Newtonian mechanics is the branch of classical mechanics that predicts the motion of macroscopic bodies from the forces acting on them, using Newton's second law F = dp/dt (or F = ma for constant mass) together with conservation principles for momentum and energy.

Scope

This area covers the vectorial (force-based) formulation of classical mechanics: Newton's laws, the dynamics of particles and systems of particles, the work-energy theorem, conservation of momentum and energy, and the analysis of oscillatory motion.

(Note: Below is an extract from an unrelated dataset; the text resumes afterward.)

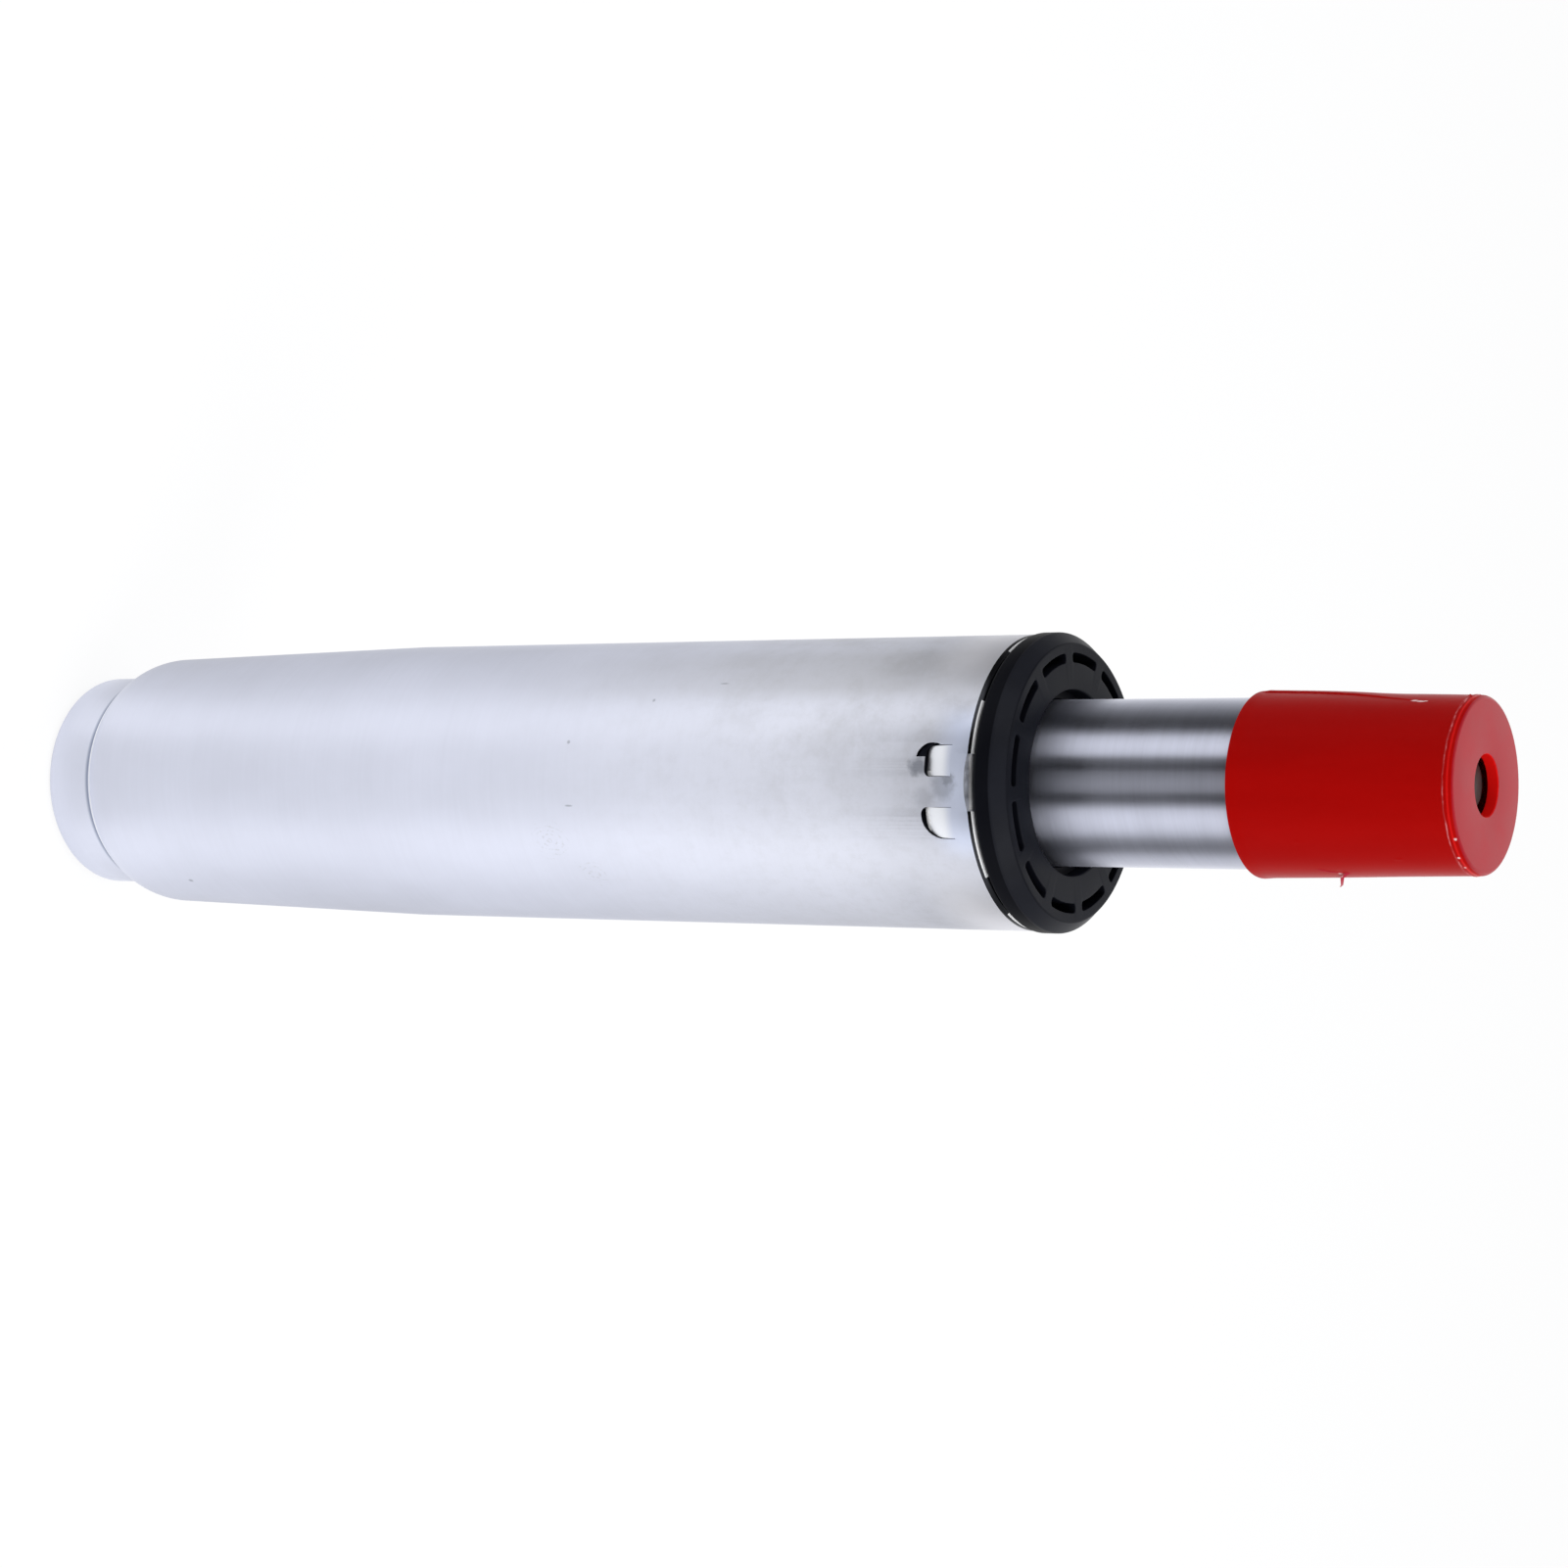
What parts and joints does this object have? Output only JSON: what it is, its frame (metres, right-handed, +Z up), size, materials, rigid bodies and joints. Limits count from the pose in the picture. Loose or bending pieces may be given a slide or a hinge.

It treats motion in inertial frames and the introduction of fictitious forces in non-inertial frames, forming the empirical and conceptual basis on which the later Lagrangian and Hamiltonian reformulations are built.

Sub-topics

Core questions

  • How do the forces acting on a body determine its trajectory through time?
  • What quantities are conserved during motion, and under what conditions?
  • How does the description of motion change between inertial and non-inertial reference frames?
  • How do oscillating systems respond to damping and to external driving forces?

Key concepts

  • Force and inertial mass
  • Inertial and non-inertial reference frames
  • Linear momentum and impulse
  • Kinetic and potential energy
  • Conservative versus non-conservative forces
  • Fictitious (inertial) forces
  • Simple harmonic motion

Key theories

Newton's laws of motion
Three laws stating that a body remains in uniform motion unless acted on by a net force (inertia), that net force equals the rate of change of momentum, and that forces between two bodies are equal and opposite.
Work-energy theorem and conservation of energy
The net work done on a particle equals its change in kinetic energy; for conservative forces the total mechanical energy is conserved, defining potential energy as a function of position.
Conservation of linear momentum
In the absence of external forces the total linear momentum of a system is conserved, a direct consequence of Newton's third law for systems of interacting particles.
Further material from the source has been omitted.